I know what you’re thinking, though. Conjugals, right? I guess there are a lot of husbands and partners who would baulk at the idea of co-sleeping with their kids for that very reason. Isn’t sharing your bed with a tiny human an impediment to sex with your partner? Well of course it is. But so is having kids in the first place. Besides, not having a bed to rely on forces you to make better use of things like walls, tables and washing machines. I’m conscious that the previous sentence makes it sound as though my life is an uninterrupted cavalcade of adventurous humping, when that may be over-egging the pudding somewhat. A child is a living reminder of death: your actual death, and the steady death of your recreational sex life. A lot of the time we’re too tired after long hours absorbing and deflecting the time-hungry hyperactivity of our unbowedly kinetic little human. Or else find that our supplies of sexiness and reservoirs of randiness have been depleted by the wiping up of one too many jobbies, or the fifty-sixth recitation in a row of Jack and the Beanstalk. Now that’s a passion killer. Especially when you later find yourself shouting out ‘Fee Fi Fo Fum’ at the point of ejaculation.

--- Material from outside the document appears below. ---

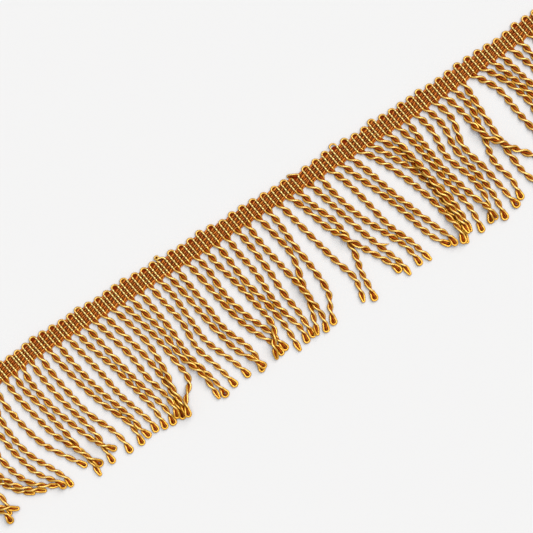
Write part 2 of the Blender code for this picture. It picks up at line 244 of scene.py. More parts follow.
CORDS = [Cord(*row) for row in (
    ("L9", -160.5, -159.0, -155.5, -150.0, -144.3, -143.8, 75.8, 3.8),
    ("L8", -154.6, -153.2, -150.8, -148.4, -139.3, -136.8, 71.5, 3.0),
    ("L7", -148.6, -147.0, -143.8, -141.3, -141.9, -142.2, 72.0, 2.8),
    ("L6", -142.8, -142.4, -140.0, -133.9, -125.6, -126.0, 69.2, 2.8),
    ("L5", -137.3, -137.6, -137.0, -130.9, -121.8, -120.2, 71.2, 2.8),
    ("L4", -131.7, -132.0, -130.5, -126.0, -117.3, -112.9, 72.3, 2.8),
    ("L3", -125.7, -125.1, -122.9, -119.0, -113.0, -110.6, 75.0, 3.9),
    ("L2", -119.8, -120.6, -118.1, -112.3, -108.5, -107.6, 76.4, 3.2),
    ("L1", -114.8, -112.8, -108.8, -101.9, -96.8, -95.9, 71.6, 3.2),
    ("A1", -107.4, -104.7, -101.1, -95.1, -91.3, -88.6, 75.3, 4.2),
    ("A2", -102.2, -99.1, -96.2, -94.4, -92.7, -92.2, 79.4, 2.6),
    ("A3", -97.4, -95.0, -90.5, -85.9, -80.3, -78.2, 72.2, 3.3),
    ("A4", -91.2, -88.9, -85.4, -82.9, -83.3, -83.1, 77.6, 3.6),
    ("A5", -85.7, -83.6, -80.5, -75.2, -73.0, -72.5, 77.8, 3.8),
    ("B1", -79.0, -75.9, -71.3, -66.3, -64.9, -65.4, 77.6, 3.6),
    ("B2", -74.0, -71.3, -67.2, -63.3, -62.0, -60.0, 76.2, 3.6),
    ("B3", -67.2, -64.1, -61.8, -58.1, -55.8, -55.6, 75.8, 3.8),
    ("B4", -61.7, -57.3, -53.9, -51.2, -50.6, -50.9, 77.0, 3.6),
    ("B5", -56.2, -53.5, -50.4, -47.0, -45.6, -46.2, 77.5, 3.8),
    ("B6", -50.3, -46.6, -45.0, -42.1, -41.5, -43.0, 75.5, 3.4),
    ("B7", -44.8, -41.1, -38.9, -38.6, -39.4, -40.5, 77.4, 3.8),
    ("B8", -38.7, -35.6, -35.6, -36.9, -37.2, -38.2, 76.3, 2.8),
    ("B9", -33.6, -30.3, -28.4, -27.7, -34.5, -37.6, 77.9, 3.6),
    ("B10", -28.9, -25.9, -24.6, -20.5, -19.6, -19.4, 78.3, 2.6),
    ("B11", -23.7, -21.8, -21.3, -18.6, -16.6, -15.5, 79.6, 4.3),
    ("B12", -17.6, -15.0, -15.5, -12.2, -10.2, -8.6, 77.6, 3.8),
    ("B13", -11.4, -10.7, -9.6, -4.9, -2.0, -0.3, 77.0, 3.6),
    ("B14", -6.5, -4.3, -1.8, 1.2, 5.7, 9.4, 77.2, 3.6),
    ("C1", -1.7, 0.2, 1.9, 6.5, 8.0, 6.8, 78.5, 3.3),
    ("C2", 5.3, 7.7, 10.7, 15.4, 19.4, 20.1, 76.6, 3.2),
    ("C3", 10.8, 11.3, 15.1, 20.2, 22.3, 23.4, 75.6, 3.8),
    ("C4", 16.4, 19.9, 22.8, 23.7, 19.0, 16.4, 77.0, 2.6),
    ("C5", 22.5, 23.8, 27.2, 28.9, 29.1, 28.9, 79.6, 2.6),
    ("C6", 28.6, 30.8, 30.9, 33.1, 35.2, 34.4, 78.2, 3.5),
    ("C7", 35.6, 36.9, 37.2, 38.6, 38.8, 38.6, 77.4, 3.4),
    ("C8", 40.8, 43.3, 46.0, 47.6, 48.2, 45.6, 78.8, 3.6),
    ("C9", 48.9, 51.4, 48.5, 46.0, 43.4, 40.8, 77.6, 2.6),
    ("C10", 54.4, 55.3, 57.0, 57.0, 53.3, 50.8, 77.6, 3.8),
    ("C11", 62.0, 65.3, 68.8, 72.3, 71.4, 69.9, 75.8, 2.6),
    ("D1", 70.1, 75.0, 83.2, 89.9, 93.5, 93.9, 72.8, 3.8),
    ("D2", 74.3, 79.6, 79.5, 77.0, 76.4, 75.5, 78.4, 3.8),
    ("D3", 81.4, 85.4, 90.0, 94.3, 96.9, 97.6, 76.6, 2.6),
    ("D4", 86.5, 90.7, 97.3, 103.0, 104.6, 105.0, 75.2, 3.5),
    ("D5", 95.3, 98.7, 101.8, 106.8, 109.0, 110.6, 75.8, 2.6),
    ("D6", 101.6, 107.7, 112.7, 116.0, 119.8, 123.4, 74.6, 3.4),
    ("D7", 107.4, 111.7, 117.1, 121.6, 124.8, 125.7, 76.2, 3.6),
    ("D8", 116.1, 122.6, 127.4, 129.8, 131.3, 129.6, 77.6, 3.6),
    ("D9", 121.6, 128.6, 131.8, 132.3, 132.8, 131.2, 78.4, 2.8),
    ("D10", 126.3, 131.2, 135.3, 136.5, 136.3, 135.9, 74.4, 2.8),
    ("D11", 129.3, 132.0, 133.5, 134.2, 134.3, 134.4, 74.3, 2.8),
    ("E1", 135.1, 137.3, 139.6, 141.9, 141.8, 140.9, 77.8, 3.5),
    ("E2", 139.0, 140.4, 143.7, 147.3, 149.9, 150.3, 76.0, 3.4),
    ("E3", 146.4, 145.7, 150.4, 151.9, 149.6, 147.0, 76.2, 3.5),
    ("E4", 152.7, 151.6, 154.2, 155.6, 155.5, 154.5, 78.8, 4.0),
    ("E5", 158.4, 155.7, 159.0, 161.1, 162.2, 163.4, 76.6, 4.3),
    ("E6", 164.7, 167.4, 177.4, 186.5, 190.0, 190.5, 74.0, 3.5),
    ("E7", 169.7, 167.9, 165.0, 167.8, 167.3, 166.9, 74.2, 3.8),
    ("E8", 173.2, 173.4, 173.8, 174.9, 177.2, 178.5, 76.0, 3.5),
    ("E9", 186.7, 188.9, 191.5, 194.0, 196.0, 197.0, 75.5, 3.5),
    ("E10", 192.8, 197.0, 195.6, 198.0, 200.0, 201.0, 76.5, 3.5),
    ("E11", 196.3, 200.5, 202.0, 204.0, 205.5, 206.5, 77.0, 3.5),
    ("E12", 200.7, 204.5, 207.0, 209.0, 210.5, 211.5, 76.0, 3.5),
    ("E13", 207.8, 211.0, 213.0, 215.0, 216.0, 217.0, 77.0, 3.5),
    ("E14", 212.2, 216.0, 218.5, 220.5, 221.5, 222.0, 76.5, 3.5),
    ("E15", 219.0, 222.0, 224.5, 226.0, 227.0, 227.5, 77.0, 3.5),
    ("E16", 225.0, 228.0, 230.0, 231.5, 232.5, 233.0, 76.5, 3.5),
)]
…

The next few months are going to tough for the three (soon to be four) of us, but we have to do what’s best for Jack and the new baby. We can’t risk the safety of our newest arrival if Jack decides to  object to the sharing of his domain, and we can’t subject Jack to a screaming wake-up call every two to three hours when his little brother or sister wakes up to feed. We’re going to have to help Jack adjust to the new reality in stages; make it seem like the bold, empowering and exciting journey towards independence that I guess, in many ways, it is.

Perhaps I’m worrying in the wrong direction here. For me, the only thing worse than the thought of my son being upset by his impending move is the thought that he won’t really give a shit about it one way or the other. And it’ll be me waking up at four in the morning with a heavy heart and a halted tear, creeping through to his room with a blanket and a pillow, begging to be close to him.